All of which adds up to the fact that Washington no longer has exclusive rights over planning and leading the afffairs of the Western allies and their associates -- least of all during a distracting presidential election campaign.

The prospect of Mr. Schmidt following Mr. Giscard d'Estaing to the Brezhnev reception room does not mean capitulation to Moscow. But it certainly does mean a sea change in the nature of the relationship among those countries that hope to keep out of Moscow's control without risking a nuclear war in the process. They no longer sit back and wait for Washington to take the initiative in alliance matters. They are thinking and acting on their own.
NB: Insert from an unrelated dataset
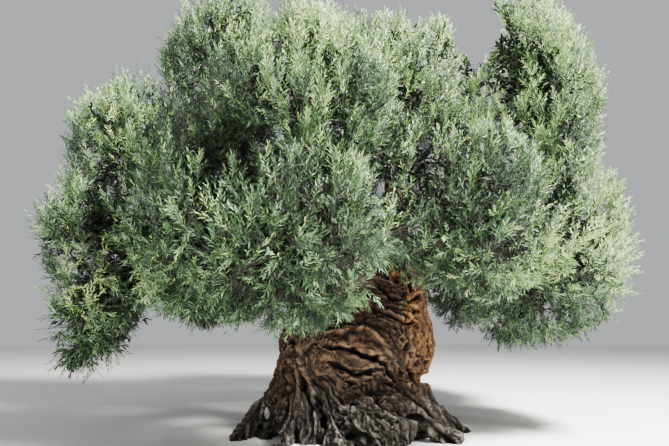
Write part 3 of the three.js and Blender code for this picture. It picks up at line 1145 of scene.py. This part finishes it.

The change has been triggered, but not caused, by growing dissatisfaction with the way Washington has managed or attempted to manage the three main problems in today's world. As the friends and allies outside see matters, Washington has bungled the problem of rescuing the hostages held in Iran, has let itself be distracted by the hostage problem from the more important problem of Soviet aggression in Afghanistan, and has lost control of the Middle East situation.

So the others are moving into all three areas and launching new initiatives which, in their effect, leave Washington sitting on the sidelines complaining about the noncooperativeness of the allies.

The allies are being noncooperative whenever they think Washington leadership is either not serving the best interests of the whole community, and their own in particular, or is being ineffective.

As the allies see matters, the campaign for sanctions against Iran was disserving the community. They all sympathize with the desire to rescue the hostages. They all agree (as do even the communist countries) that the holding of hostages is illegal and wrong. But they do not think that Washington's method of shifting back and forth between negotiation and pressures, either economic or military, is any way to get the hostages released or serve the larger interests of the Western community.

They doubt that the Olympic Games boycott is going to influence Moscow toward ending its military adventure in Afghanistan.

And above all, they doubt Washington's ability to take advantage of the present situation in the Middle East to regain the lost momentum from Camp David.